Geisel ainda negou que a ditadura militar tenha praticado torturas e assassinatos -declarações dadas seis meses após a morte de três dirigentes do PC do B na Chacina da Lapa e dois anos após a morte sob tortura do operário Manoel Fiel Filho e do jornalista Vladimir Herzog.
O contexto era o Pacote de Abril, série de medidas tomadas pelo ditador brasileiro em 1977 com o fechamento do Congresso, mudança de regras para as eleições do ano seguinte e a extensão do mandato presidencial de cinco para seis anos.

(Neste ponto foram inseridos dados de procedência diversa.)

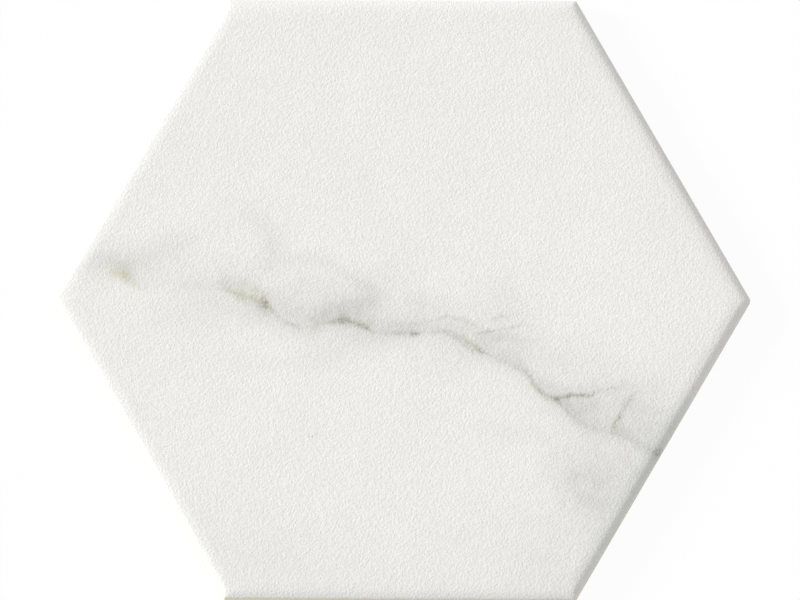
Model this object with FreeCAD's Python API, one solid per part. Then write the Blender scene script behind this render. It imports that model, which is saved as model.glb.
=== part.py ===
import FreeCAD, Part
import math
import os

from FreeCAD import Vector

# A hexagon floor tile: one dry-pressed, fired piece whose face falls away to a
# soft pillowed edge all round, with a shallow honeycomb key on its back.
# Millimetres and degrees. The origin is the centre of the back, +Z points up
# out of the walked-on face, two corners lie on the X axis, and two sides are
# square to the Y axis.

# Body
FLAT_TO_FLAT = 230.0       # between two parallel sides
THICKNESS = 9.0            # back to the flat middle of the face
CORNER_RADIUS = 0.8        # the six upright corners, seen from above

# Pillowed edge of the face, from the flat middle outwards
ROLL_WIDTH = 3.4           # where the face first, barely, starts to fall
ROLL_SLOPE = 8.0           # slope where the roll meets the shoulder
SHOULDER_WIDTH = 1.4       # the quicker turn down to the bevel
BEVEL_SLOPE = 24.0         # slope of the straight bevel
BEVEL_WIDTH = 1.8          # from the shoulder to the line of the wall
ARRIS_RADIUS = 1.8         # round between the bevel and the wall
BACK_CHAMFER = 0.7         # 45 degree edge between the wall and the back

# Honeycomb key pressed into the back
KEY_RINGS = 4              # rings of pockets around the middle one
KEY_DEPTH = 0.7
KEY_DRAFT = 35.0           # lean of the pocket walls, from upright
KEY_RIB = 2.2              # between two pockets, on the back
KEY_BORDER = 9.0           # unbroken land inside the back chamfer

# Worked out from the sizes above
INRADIUS = FLAT_TO_FLAT / 2
HALF_CORNER = math.radians(30)
REACH = FLAT_TO_FLAT       # past every corner, so that crossed bars overlap fully


def fall(degrees):
    """Run and drop, for a unit radius, of an arc that starts level."""
    angle = math.radians(degrees)
    return math.sin(angle), 1 - math.cos(angle)


def arc_from(start, radius, slope_in, slope_out):
    """Arc that falls from a (y, z) start, its slope growing from one to the other."""
    run_in, drop_in = fall(slope_in)

    def point_at(slope):
        run, drop = fall(slope)
        return (start[0] + radius * (run - run_in), start[1] - radius * (drop - drop_in))

    middle = point_at((slope_in + slope_out) / 2)
    end = point_at(slope_out)
    edge = Part.Arc(on_section(start), on_section(middle), on_section(end)).toShape()
    return edge, end


def on_section(point):
    """Place a (y, z) point on the plane that the sections are drawn on."""
    return Vector(0, point[0], point[1])


def line(start, end):
    return Part.makeLine(on_section(start), on_section(end))


def tile_section():
    """Section through the tile, square to two of its sides."""
    roll_run = fall(ROLL_SLOPE)[0]
    bevel_run = fall(BEVEL_SLOPE)[0]
    bevel_drop_rate = math.tan(math.radians(BEVEL_SLOPE))

    pillow_start = (INRADIUS - BEVEL_WIDTH - SHOULDER_WIDTH - ROLL_WIDTH, THICKNESS)
    roll, roll_end = arc_from(pillow_start, ROLL_WIDTH / roll_run, 0, ROLL_SLOPE)
    shoulder_radius = SHOULDER_WIDTH / (bevel_run - roll_run)
    shoulder, shoulder_end = arc_from(roll_end, shoulder_radius, ROLL_SLOPE, BEVEL_SLOPE)

    # The arris turns from the bevel to the upright wall, and reaches its line.
    arris_start_y = INRADIUS - ARRIS_RADIUS * (1 - bevel_run)
    arris_start_z = shoulder_end[1] - (arris_start_y - shoulder_end[0]) * bevel_drop_rate
    arris_start = (arris_start_y, arris_start_z)
    arris, arris_end = arc_from(arris_start, ARRIS_RADIUS, BEVEL_SLOPE, 90)

    wall_foot = (INRADIUS, BACK_CHAMFER)
    back_edge = (INRADIUS - BACK_CHAMFER, 0)
    side = [
        roll,
        shoulder,
        line(shoulder_end, arris_start),
        arris,
        line(arris_end, wall_foot),
        line(wall_foot, back_edge),
    ]
    other_side = [edge.mirror(Vector(0, 0, 0), Vector(0, 1, 0)) for edge in side]
    face_line = line((-pillow_start[0], THICKNESS), pillow_start)
    back_line = line((-back_edge[0], 0), back_edge)
    loop = Part.sortEdges(side + other_side + [face_line, back_line])[0]
    return Part.Face(Part.Wire(loop))


def hexagon_with_sides(section):
    """What three like bars share where they cross: a hexagon with this section on all sides."""
    bar = section.extrude(Vector(2 * REACH, 0, 0))
    bar.translate(Vector(-REACH, 0, 0))
    shared = bar
    for turn in (60, 120):
        crossing = bar.copy()
        crossing.rotate(Vector(0, 0, 0), Vector(0, 0, 1), turn)
        shared = shared.common(crossing)
    return shared


def upright_hexagon():
    """Hexagonal prism the size of the tile, with its six upright corners rounded."""
    corner_distance = INRADIUS / math.cos(HALF_CORNER)
    corners = [
        Vector(corner_distance, 0, 0),
        Vector(corner_distance / 2, INRADIUS, 0),
        Vector(-corner_distance / 2, INRADIUS, 0),
        Vector(-corner_distance, 0, 0),
        Vector(-corner_distance / 2, -INRADIUS, 0),
        Vector(corner_distance / 2, -INRADIUS, 0),
    ]
    outline = Part.makePolygon(corners + corners[:1])
    prism = Part.Face(outline).extrude(Vector(0, 0, THICKNESS))
    upright = [edge for edge in prism.Edges if edge.BoundBox.ZLength > THICKNESS / 2]
    return prism.makeFillet(CORNER_RADIUS, upright)


def key_pitch():
    """Distance between pocket centres that fills the back up to its border land."""
    land_inradius = INRADIUS - BACK_CHAMFER - KEY_BORDER
    half_rib_at_corner = KEY_RIB / 2 / math.cos(HALF_CORNER)
    rows_to_land = KEY_RINGS * math.cos(HALF_CORNER) + 0.5 / math.cos(HALF_CORNER)
    return (land_inradius + half_rib_at_corner) / rows_to_land


def key_pocket(width):
    """One pocket as a solid that runs past the back by its own depth, flats facing its neighbours."""
    lean = KEY_DEPTH * math.tan(math.radians(KEY_DRAFT))
    mouth = width / 2 + lean
    floor = width / 2 - lean
    corners = [(-mouth, -KEY_DEPTH), (mouth, -KEY_DEPTH), (floor, KEY_DEPTH), (-floor, KEY_DEPTH)]
    outline = Part.makePolygon([on_section(corner) for corner in corners + corners[:1]])
    pocket = hexagon_with_sides(Part.Face(outline))
    pocket.rotate(Vector(0, 0, 0), Vector(0, 0, 1), 30)
    return pocket


def honeycomb_key():
    """All the pockets, in rings around the middle of the back."""
    pitch = key_pitch()
    pocket = key_pocket(pitch - KEY_RIB)
    row_step = pitch * math.cos(HALF_CORNER)
    pockets = []
    for row in range(-KEY_RINGS, KEY_RINGS + 1):
        for column in range(-KEY_RINGS, KEY_RINGS + 1):
            if abs(row + column) <= KEY_RINGS:
                centre = Vector(pitch * (column + row / 2), row_step * row, 0)
                pockets.append(pocket.translated(centre))
    return Part.makeCompound(pockets)


def hexagon_tile():
    pillowed = hexagon_with_sides(tile_section())
    body = pillowed.common(upright_hexagon())
    return body.cut(honeycomb_key()).Solids[0]


os.makedirs("parts", exist_ok=True)
hexagon_tile().exportStep("parts/hexagon_tile.step")
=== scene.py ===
import math

import bmesh
import bpy
from mathutils import Euler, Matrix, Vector


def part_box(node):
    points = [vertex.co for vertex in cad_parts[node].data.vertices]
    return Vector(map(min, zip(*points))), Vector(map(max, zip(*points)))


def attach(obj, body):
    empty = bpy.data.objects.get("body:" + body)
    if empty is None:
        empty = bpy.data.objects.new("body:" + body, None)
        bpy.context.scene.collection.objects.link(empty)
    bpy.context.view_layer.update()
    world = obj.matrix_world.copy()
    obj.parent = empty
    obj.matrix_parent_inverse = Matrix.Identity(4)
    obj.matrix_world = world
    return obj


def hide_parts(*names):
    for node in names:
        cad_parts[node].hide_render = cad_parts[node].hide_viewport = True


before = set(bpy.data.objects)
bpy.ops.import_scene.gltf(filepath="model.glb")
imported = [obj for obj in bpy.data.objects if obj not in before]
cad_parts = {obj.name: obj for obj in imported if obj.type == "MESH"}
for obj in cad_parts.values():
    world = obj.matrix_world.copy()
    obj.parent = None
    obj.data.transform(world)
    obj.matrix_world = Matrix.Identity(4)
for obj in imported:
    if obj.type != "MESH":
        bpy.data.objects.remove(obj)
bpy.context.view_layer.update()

# A pillowed hexagon floor tile of porcelain, glazed matte white with a grey marble vein.
# Lengths are metres in the model and millimetres in the glaze's drawing.
MM = 0.001

# The pressed body, with the sizes of the solid that it stands for
lowest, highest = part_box("hexagon_tile")
INRADIUS = (highest.y - lowest.y) / 2
THICKNESS = highest.z
CORNER_RADIUS = 0.8 * MM
ROLL_WIDTH = 3.4 * MM
ROLL_SLOPE = math.radians(8)
SHOULDER_WIDTH = 1.4 * MM
BEVEL_SLOPE = math.radians(24)
BEVEL_WIDTH = 1.8 * MM
ARRIS_RADIUS = 1.8 * MM
BACK_CHAMFER = 0.7 * MM
KEY_RINGS = 4
KEY_DEPTH = 0.7 * MM
KEY_DRAFT = math.radians(35)
KEY_RIB = 2.2 * MM
KEY_BORDER = 9.0 * MM

# How finely each part of the section is divided
CORNER_STEPS = 4
ARRIS_STEPS = 6
BEVEL_STEPS = 1
SHOULDER_STEPS = 4
ROLL_STEPS = 5
SIDE_CUTS = 95
SMOOTH_ANGLE = math.radians(30)

# What pressing and firing do to the plain shape
MITRE_SOFTNESS = 9.0 * MM      # reach of the blend where two pillowed sides meet
MITRE_RUN_OUT = 6.5 * MM       # from the arris to where the blend has its full reach
UNDULATION = 0.03 * MM         # slow waves of the pressed face
UNDULATION_LENGTH = 14.0 * MM
WALL_EDGE_BAND = 0.3 * MM      # strip of the wall that turns with the arris
KEY_LIP = 0.15 * MM            # softened edge of each pocket of the key

PILLOW_WIDTH = ROLL_WIDTH + SHOULDER_WIDTH + BEVEL_WIDTH
HALF_CORNER = math.radians(30)
WALL_SLOPE = math.radians(90)

# How close counts as the same when faces and edges are picked
SAME_HEIGHT = 0.0001 * MM      # for the two ends of a level edge
SAME_PLACE = 0.01 * MM         # for rings and for points that are merged
SQUARE_ON = 0.99999            # for the upward share of a level face's normal


# The shape

def fall(slope):
    """Run and drop, for a unit radius, of an arc that starts level."""
    return math.sin(slope), 1 - math.cos(slope)


def pillow_height(inset):
    """Height of the pillowed face, this far in from the line of the wall."""
    roll_run, roll_drop = fall(ROLL_SLOPE)
    roll_radius = ROLL_WIDTH / roll_run
    shoulder_radius = SHOULDER_WIDTH / (fall(BEVEL_SLOPE)[0] - roll_run)
    shoulder_drop = fall(BEVEL_SLOPE)[1] - roll_drop
    past_flat = max(PILLOW_WIDTH - inset, 0)
    past_roll = past_flat - ROLL_WIDTH
    past_shoulder = past_roll - SHOULDER_WIDTH
    if past_roll <= 0:
        return THICKNESS - roll_radius * fall(math.asin(past_flat / roll_radius))[1]
    height = THICKNESS - roll_radius * roll_drop
    if past_shoulder <= 0:
        slope = math.asin(roll_run + past_roll / shoulder_radius)
        return height - shoulder_radius * (fall(slope)[1] - roll_drop)
    return height - shoulder_radius * shoulder_drop - past_shoulder * math.tan(BEVEL_SLOPE)


def arris_ring(slope):
    """Inset and height of a point of the arris, where it has this slope."""
    bevel_run, bevel_drop = fall(BEVEL_SLOPE)
    run, drop = fall(slope)
    start_height = pillow_height(ARRIS_RADIUS * (1 - bevel_run))
    return ARRIS_RADIUS * (1 - run), start_height - ARRIS_RADIUS * (drop - bevel_drop)


def arris_rings():
    """Inset and height of each ring of the arris, from the wall up to the bevel."""
    step = (WALL_SLOPE - BEVEL_SLOPE) / ARRIS_STEPS
    return [arris_ring(WALL_SLOPE - step * count) for count in range(ARRIS_STEPS + 1)]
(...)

As novas regras previam que um terço dos senadores seria indicado pela Presidência e que haveria aumento na representatividade de estados menores no Congresso, especialmente no Norte e Nordeste, regiões cuja predominância política era da Arena -o partido de apoio ao regime-, em oposição ao MDB.
Na Venezuela, o autoritarismo começou ainda no governo de Hugo Chávez, especialmente depois que ele sofreu uma tentativa de golpe em 2002. Em 2009, o líder fez uma emenda na Constituição para permitir reeleições ilimitadas. Falava em ficar no poder até 2030, enquanto perseguia opositores e minava a liberdade de imprensa.

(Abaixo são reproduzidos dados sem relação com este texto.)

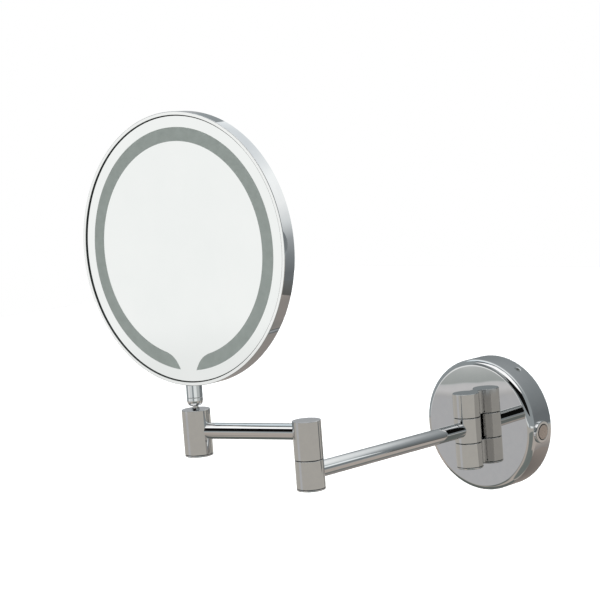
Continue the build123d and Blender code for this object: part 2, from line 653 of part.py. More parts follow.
tray = pipe_y(TRAY_R, CHANNEL_OUTER_R, RIM_STEP_Y, TRAY_PLATE_Y[1])
tray += pipe_y(CHANNEL_INNER_R, TRAY_HOLE_R, RIM_STEP_Y, TRAY_PLATE_Y[1])
tray += rod_y(CHANNEL_OUTER_R + 1, *TRAY_PLATE_Y)
COVER_SCREW_R = 60.0
cover_screw_spots = []
for turn in range(4):
    angle = radians(45 + 90 * turn)
    cover_screw_spots.append((COVER_SCREW_R * cos(angle), COVER_SCREW_R * sin(angle)))
for x, z in cover_screw_spots:
    tray += rod_y(3.5, TRAY_PLATE_Y[1] - 0.5, COVER_Y[0], x=x, z=z)
    tray -= rod_y(SCREW_PILOT_R, 0, 6, x=x, z=z)
tray -= neck_notch
NECK_SCREW_X = 5.0
NECK_SCREW_Z = -90.0
for side in (-1, 1):
    tray -= rod_y(SCREW_PILOT_R, 2, 5, x=side * NECK_SCREW_X, z=NECK_SCREW_Z)
save("head_tray", tray, at=AT_HEAD)

# the neck's threaded spigot is held in a block behind the glass, screwed up to the tray
neck_block = block((-BLOCK_X, BLOCK_X), (RIM_STEP_Y, TRAY_PLATE_Y[0]), BLOCK_Z)
neck_block &= rod_y(RIM_LIP_R, -5, 5)
neck_block -= rod(SPIGOT_R, -HEAD_R, -SPIGOT_END_R)
neck_block -= rod(LEAD_BORE_R, -HEAD_R, -80)
block_screws = []
for side in (-1, 1):
    neck_block -= rod_y(1.2, -1.4, 5, x=side * NECK_SCREW_X, z=NECK_SCREW_Z)
    spot = Location((side * NECK_SCREW_X, TRAY_PLATE_Y[1] + 0.5, NECK_SCREW_Z), (-90, 0, 0))
    block_screws.append(spot * screw(head_r=2.2, head_h=0.5, shank_r=1.15, length=4.5))
save("neck_block", neck_block, at=AT_HEAD)
save("neck_block_screws", *block_screws, at=AT_HEAD)

# opal diffuser, circuit board and light-emitting diodes fill the channel, open at the neck block
DIFFUSER_T = 1.1
DIFFUSER_GAP = 7.4
BOARD_GAP = 11.0


def channel_ring(outer, inner, front, back, gap):
    """A flat ring in the light channel, open at the bottom over this half width."""
    return pipe_y(outer, inner, front, back) - block((-gap, gap), (-9, 9), (-100, -60))


diffuser_back = COAT_BACK_Y + DIFFUSER_T
diffuser_radii = (CHANNEL_OUTER_R - 0.2, CHANNEL_INNER_R + 0.2)
diffuser = channel_ring(*diffuser_radii, COAT_BACK_Y, diffuser_back, DIFFUSER_GAP)
save("light_diffuser", diffuser, at=AT_HEAD)
BOARD_Y = (1.6, TRAY_PLATE_Y[0])
board_outer_r = 89.0
board_inner_r = 79.0
save("led_board", channel_ring(board_outer_r, board_inner_r, *BOARD_Y, BOARD_GAP), at=AT_HEAD)

LED_COUNT = 40
LED_SIDE = 2.8
LED_T = 0.7
led_r = (board_outer_r + board_inner_r) / 2
GAP_ANGLE = 12.0
first_angle = -90 + GAP_ANGLE
last_angle = 270 - GAP_ANGLE
leds = []
for number in range(LED_COUNT):
    angle = first_angle + (last_angle - first_angle) * number / (LED_COUNT - 1)
    spot = Location((0, 0, 0), (0, -angle, 0)) * Location((led_r, BOARD_Y[0] - LED_T / 2, 0))
    leds.append(spot * Box(LED_SIDE, LED_T, LED_SIDE))
save("leds", *leds, at=AT_HEAD)

SKIRT_T = 1.3
COVER_EDGE_R = 0.5
SUNK_HEAD_H = 1.15
cover = rod_y(TRAY_R, *COVER_Y) + pipe_y(TRAY_R, TRAY_R - SKIRT_T, TRAY_PLATE_Y[1], COVER_Y[1])
cover = fillet(cover.edges().filter_by(GeomType.CIRCLE).sort_by(Axis.Y)[-1], COVER_EDGE_R)
cover_screws = []
for x, z in cover_screw_spots:
    spot = Location((x, COVER_Y[1], z), (-90, 0, 0))
    cover -= spot * turned((0, 0.01), (2.9, 0.01), (1.4, -SUNK_HEAD_H), (1.4, -3), (0, -3))
    cover_screws.append(spot * countersunk(head_r=2.8, head_h=SUNK_HEAD_H, shank_r=1.25, length=2.7))
save("rear_cover", cover, at=AT_HEAD)
save("rear_cover_screws", *cover_screws, at=AT_HEAD)

LEAD_TURN_Z = -80.0
lead_start = (0, 0, head_lead_start - HEAD_RISE)
save("head_lead", lead(lead_start, (0, 0, LEAD_TURN_Z), (14.0, 0, LEAD_TURN_Z)), at=AT_HEAD)

# ------------------------------------------------------------ leads inside the rose
HINGE_LEAD_Y = -12.5
hinge_lead = lead(
    (DRIVER_X[1], HINGE_LEAD_Y, lead_exit_z),
    (0, HINGE_LEAD_Y, lead_exit_z),
    (0, HINGE_Y, lead_exit_z),
    (0, HINGE_Y, wall_cut_z),
)
save("hinge_lead", hinge_lead)

# the supply side goes from the terminals to one switch tab, the driver side from the other to the driver
TAB_X = 25.9
TAB_Z = -1.6
SUPPLY_X = 20.0
SUPPLY_Y = -10.2
SWITCHED_Y = -16.5
DRIVER_END_Y = -13.0
DRIVER_END_Z = 6.0
save("supply_lead", lead(
    (SUPPLY_X, SUPPLY_Y, TERMINAL_Z[0]), (SUPPLY_X, SUPPLY_Y, TAB_Z), (TAB_X, SUPPLY_Y, TAB_Z)
))
save("driver_lead", lead(
    (TAB_X, SWITCHED_Y, TAB_Z), (12.0, SWITCHED_Y, TAB_Z),
    (2.0, DRIVER_END_Y, DRIVER_END_Z), (DRIVER_X[1], DRIVER_END_Y, DRIVER_END_Z)
))
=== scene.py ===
import json
from math import acos, asin, atan2, cos, degrees, hypot, pi, radians, sin, sqrt, tan

import bmesh
import bpy
from mathutils import Matrix, Vector


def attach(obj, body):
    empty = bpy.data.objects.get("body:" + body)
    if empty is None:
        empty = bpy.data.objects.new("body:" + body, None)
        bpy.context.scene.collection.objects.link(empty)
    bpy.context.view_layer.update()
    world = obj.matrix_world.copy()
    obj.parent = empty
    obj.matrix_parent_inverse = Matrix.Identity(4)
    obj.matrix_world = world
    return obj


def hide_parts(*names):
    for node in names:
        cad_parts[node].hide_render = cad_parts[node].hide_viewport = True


# Extendable shaving mirror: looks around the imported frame. Lengths in the helpers are in millimetres.
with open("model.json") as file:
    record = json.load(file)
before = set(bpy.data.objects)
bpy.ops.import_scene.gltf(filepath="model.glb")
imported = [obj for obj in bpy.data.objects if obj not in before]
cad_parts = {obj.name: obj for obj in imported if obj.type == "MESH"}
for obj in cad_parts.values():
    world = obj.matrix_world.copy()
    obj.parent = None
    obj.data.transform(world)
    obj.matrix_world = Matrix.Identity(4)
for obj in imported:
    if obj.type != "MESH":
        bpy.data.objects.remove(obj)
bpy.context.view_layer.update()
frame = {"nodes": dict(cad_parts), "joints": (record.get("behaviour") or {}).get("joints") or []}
MM = 0.001
scene = bpy.context.scene
joint_at = {joint["name"]: Vector(joint["pos_m"]) for joint in frame["joints"] if "pos_m" in joint}

# ------------------------------------------------------------ the object's sizes, as in the CAD model
# wall rose, with its switch and grub screws
ROSE_R, ROSE_DEPTH, ROSE_EDGE_R, ROSE_WALL = 52.5, 25.0, 5.0, 1.5
SWITCH_Y, SWITCH_ANGLE = -13.5, -3.5
GRUB_Y, GRUB_ANGLES = -7.0, (56.5, 236.5)
# knuckles: round bar with bores, the hinge's standoff and web, and the seams between them
KNUCKLE_R, PIVOT_R, SOCKET_R, STANDOFF, WEB_HALF = 10.5, 5.0, 7.5, 13.0, 4.0
EDGE_BREAK, FINE_EDGE, CLEARANCE, PRESS_FIT = 0.3, 0.1, 0.05, 0.02
SEAM_HALF = 0.25
RING_TOP, RING_BOTTOM, EAR_H = 9.4, -10.6, 19.0
ELBOW_BOTTOM, ELBOW_TOP, ELBOW_WEB = -11.3, 37.6, 4.9
POST_BOTTOM, POST_TOP, POST_WEB = 12.4, 45.4, 4.5
# arms
TUBE_R, TUBE_BORE_R, TUBE_START = 6.0, 5.0, 8.2
UPPER_ARM_Z = 29.2
# ball joint and neck
BALL_Z, BALL_R, STUD_R, STUD_BORE_R, WAIST_R = 51.1, 4.0, 3.0, 1.5, 2.2
NECK_R, CAVITY_R = 5.9, 4.8
# head
HEAD_RISE, HEAD_R, HEAD_YAW, HEAD_TILT = 112.4, 100.0, 4.3, 0.9
FRONT_Y, GLASS_FRONT_Y, GLASS_BACK_Y, GLASS_R = -5.5, -4.4, -2.4, 97.0

# ------------------------------------------------------------ frames of the moving groups
hinge, elbow, post = joint_at["wall_hinge"], joint_at["elbow_hinge"], joint_at["post_swivel"]


def flat(point):
    """A frame at a joint's place, brought down to height 0."""
    return Matrix.Translation((point.x, point.y, 0))


def yaw_between(start, end):
    """The turn about Z that points local -Y from one pivot to the next."""
    return Matrix.Rotation(atan2(end.x - start.x, start.y - end.y), 4, "Z")


LOWER_TURN, UPPER_TURN = yaw_between(hinge, elbow), yaw_between(elbow, post)
AT_HINGE = flat(hinge)
AT_LOWER = AT_HINGE @ LOWER_TURN
AT_ELBOW = flat(elbow) @ LOWER_TURN
AT_UPPER = flat(elbow) @ UPPER_TURN
AT_POST = flat(post) @ UPPER_TURN
AT_BALL = Matrix.Translation((post.x, post.y, BALL_Z * MM)) @ Matrix.Rotation(radians(HEAD_YAW), 4, "Z")
AT_NECK = AT_BALL @ Matrix.Rotation(radians(-HEAD_TILT), 4, "X")
AT_HEAD = AT_NECK @ Matrix.Translation((0, 0, HEAD_RISE * MM))
ALONG_MINUS_Y = Matrix.Rotation(radians(90), 4, "X")
ALONG_X = Matrix.Rotation(radians(90), 4, "Y")


def at_rim(angle, y):
    """A frame on the rose's rim whose Z axis points outwards at this angle."""
    return Matrix.Translation((0, y * MM, 0)) @ Matrix.Rotation(radians(-angle), 4, "Y") @ ALONG_X


AT_SWITCH = at_rim(SWITCH_ANGLE, SWITCH_Y)

# ------------------------------------------------------------ mesh helpers
BIG_SIDES, PLAIN_SIDES, HOLE_SIDES = 192, 96, 48


def arc(centre, radius, start, end, steps):
    """Points on a circle in the profile plane, angles in degrees."""
    turns = [radians(start + (end - start) * i / steps) for i in range(steps + 1)]
    return [(centre[0] + radius * cos(t), centre[1] + radius * sin(t)) for t in turns]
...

Mas foi depois que ele morreu, devido a um câncer, em 2013, que seu vice, Maduro, passou a mostrar a face mais autoritária do regime, tentando se manter no poder com uma taxa de popularidade que nunca se aproximou da registrada pelo antecessor e sendo tachado por setores chavistas como “neoliberal”.
Em 2017, por exemplo, após perder o controle do Parlamento, o ditador criou uma Assembleia Constituinte com amplos poderes para neutralizar a oposição. O chavismo também domina o Tribunal Supremo de Justiça, instância máxima do Judiciário. Ele se reelegeu em 2018 sob eleições muito questionadas e sem o acompanhamento de observadores internacionais.
A ocorrência de uma série de crimes contra a humanidade também foi denunciada. Em abril, a Corte Penal Internacional divulgou um informe reunindo 1.746 denúncias. Em setembro passado, a ONU já havia publicado relatório com 122 casos desde 2014. Espancamentos, uso de descargas elétricas e asfixia são algumas das práticas relatadas por opositores da ditadura.
Na entrevista à Rádio Gaúcha, Lula argumentou que a Venezuela teve mais eleições que o Brasil nos últimos anos –sem citar denúncias sobre a perda de direitos políticos de opositores ao regime ou mesmo o veto à participação de observadores internacionais no pleito de 2018, como é praxe em eleições livres e democráticas.
O presidente ainda comparou o Brasil à Venezuela ao classificar de tentativa de interferência o fato de que alguns países, incluindo o Brasil, reconhecerem Juan Guaidó, então presidente do Legislativo venezuelano, como líder legítimo do país.
“As pessoas têm de aprender a respeitar o resultado das eleições. O que não está correto é interferência de um país em outro. O que fez o mundo tentando eleger Guaidó presidente da Venezuela, um cidadão que não tinha sido eleito? Se a moda pega, não tem mais garantia na democracia.”
“Quem quiser derrotar o Maduro, derrote nas próximas eleições. Agora vai ter eleições. Derrota e assuma o poder. Vamos lá fiscalizar. Se não tiver uma eleição honesta, a gente fala”, completou.
Durante a entrevista, Lula ainda cometeu uma gafe ao se referir ao golpe militar de 1964 como uma “revolução” -termo adotado por militares e simpáticos que defendem a legalidade do regime.
“Vai ser a primeira reforma tributária votada no regime democrático. A última reforma tributária nossa foi depois da revolução de 64, e o Haddad está coordenando com maestria, junto com o ministro Padilha, o líder Jaques Wagner, Guimarães e Randolfe”, disse o presidente enquanto respondia a pergunta sobre a votação da proposta econômica no Congresso.